Whenever DDR6 comes with higher capacities (so I can double up my RAM amount again), then I'd hopefully have more options to chose between AMD and Intel since I'd need to change platforms anyway.
 
Wow I have never considered the 2 games idea, I guess I just figured it wouldn't work. I'd love to understand how you have that setup.
Apollo is a sunshine fork (https://github.com/ClassicOldSong/Apollo) that creates virtual displays to stream to devices. Im using it on the switch ( so I stream PC games to my switch) but you can do it with any device that has the moonlight app (moonlight is the app you have to install on the client) , so basically TV's / laptops / pads / mobile phones etc.. Anything with android / linux basically works, for other OSes ive no idea. So you connect a gamepad / mouse / keyboard whatever you prefer to the client and you run the game and that's it, your PC keeps working like normally while you are streaming games to someone else.

Well it works "normally" assuming you have the cores to do that.

EG1. It's not just for games of course, since it's a virtual display you can do whatever you want , it turns a screen into a computer basically.
EG1. You can run many instance of apollo if your PC can handle it so you can stream to an unlimited amount of devices.
 
After complaining about Intel not giving us more than 4 cores for over a decade, now people are complaining about getting too many cores, as if anyone is forcing them to buy the 7/9 chips.
 
After complaining about Intel not giving us more than 4 cores for over a decade, now people are complaining about getting too many cores, as if anyone is forcing them to buy the 7/9 chips.
The most interesting model to me is the Core 3. If the F version stays around ~$100 for 12 or 16 cores and the platform pricing is reasonable, it could be the best option for budget builds, since AMD isn't putting out any standard model below 6c/12t and $200.
 
After complaining about Intel not giving us more than 4 cores for over a decade, now people are complaining about getting too many cores, as if anyone is forcing them to buy the 7/9 chips.
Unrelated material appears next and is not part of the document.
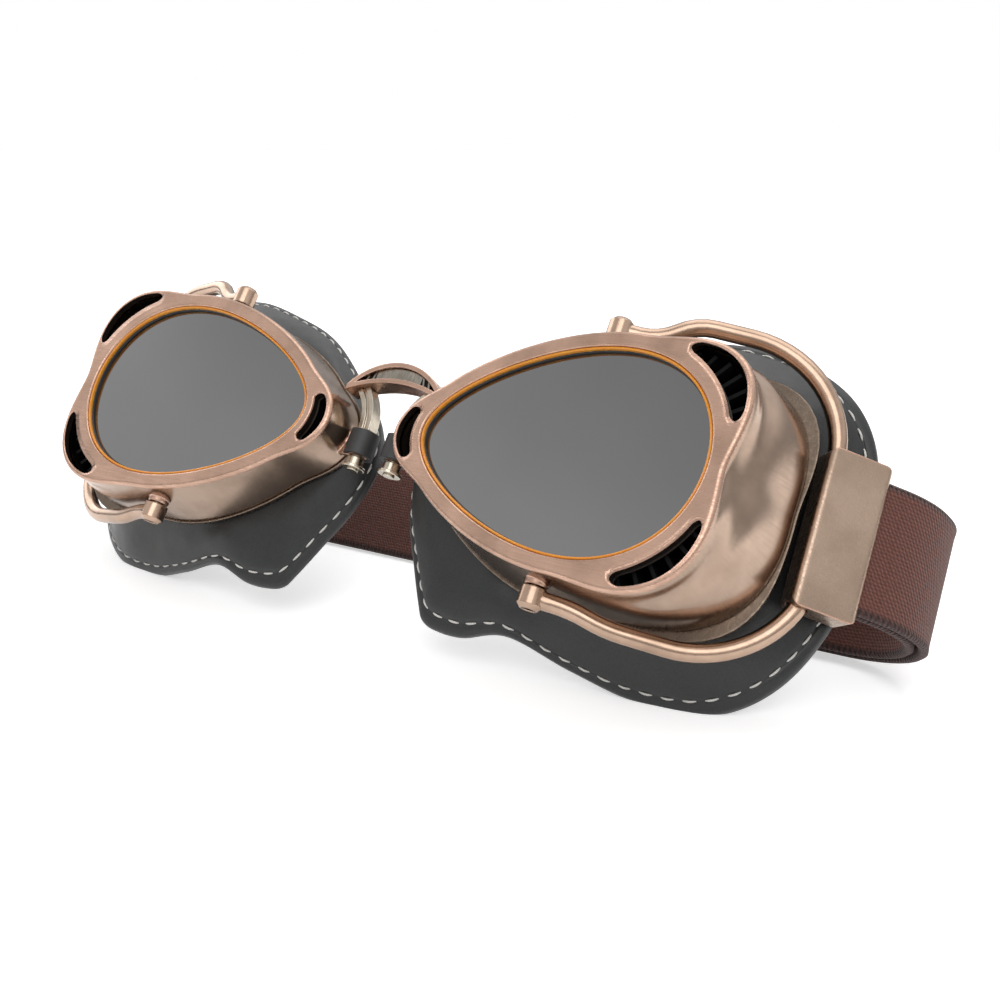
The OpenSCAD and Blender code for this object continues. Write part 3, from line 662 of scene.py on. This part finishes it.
def slot_edges(t, slot):
    """Inner and outer edge of a vent at angle t, with round ends."""
    inner, outer = slot[2], plate_out(t) - SLOT_RAIL
    k = abs((t - (slot[0] + slot[1]) / 2) / ((slot[1] - slot[0]) / 2))
    e = max(0.0, (k - 1 + ENDS_ROUND) / ENDS_ROUND)
    half = max(0.1, (outer - inner) / 2 * math.sqrt(max(0.0, 1 - e * e)))
    return (inner + outer) / 2 - half, (inner + outer) / 2 + half


def cup_columns():
    """Angles round the plate and, for each, the vent that it crosses."""
    cols, n = [], 40
    for k, (a, b, _) in enumerate(SLOTS):
        for i in range(n + 1):
            cols.append((lerp(a, b, (1 - math.cos(math.pi * i / n)) / 2), k))
    t = START_T
    while t < START_T + 360:
        if all(not (a - 0.6 < t < b + 0.6) for a, b, _ in SLOTS):
            cols.append((t, -1))
        t += STEP_T
    return sorted(cols)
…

Yeah, it is possible to be wrong in two different ways at two different times. Happens all the time. We'll see what happens with their market share, if AMD keeps on their path and release very strong 8, 12 and 16 core P-Core desktop SKUs the chance that Intel's 50+ core monstrosity is faster in gaming or most other apps is slim to none unless there are some very interesting architecture improvements none of us are yet aware of.

One reason Intel might be pushing so many cores is it'll help them with yields, like maybe only 10% of their dies can be Core Ultra 9s but when you can disable so many cores with bad transistors without breaking the whole chip, suddenly your yields for mainstream Core 5s are probably close to 100%. Their bean counters might have figured out that even if they lose another 10% of their desktop market share, the lower costs will more than make up for it.
 
I don't buy the rumored specs.

But regardless, their previous 24 core products all ran >200W for all-core workloads. So a 52-core model would be >400W? Who wants that? And how would Intel expect motherboard makers to build economically for a platform that supports everything from tiny 4+4+4 Core 3 chips to the enormous Core 9?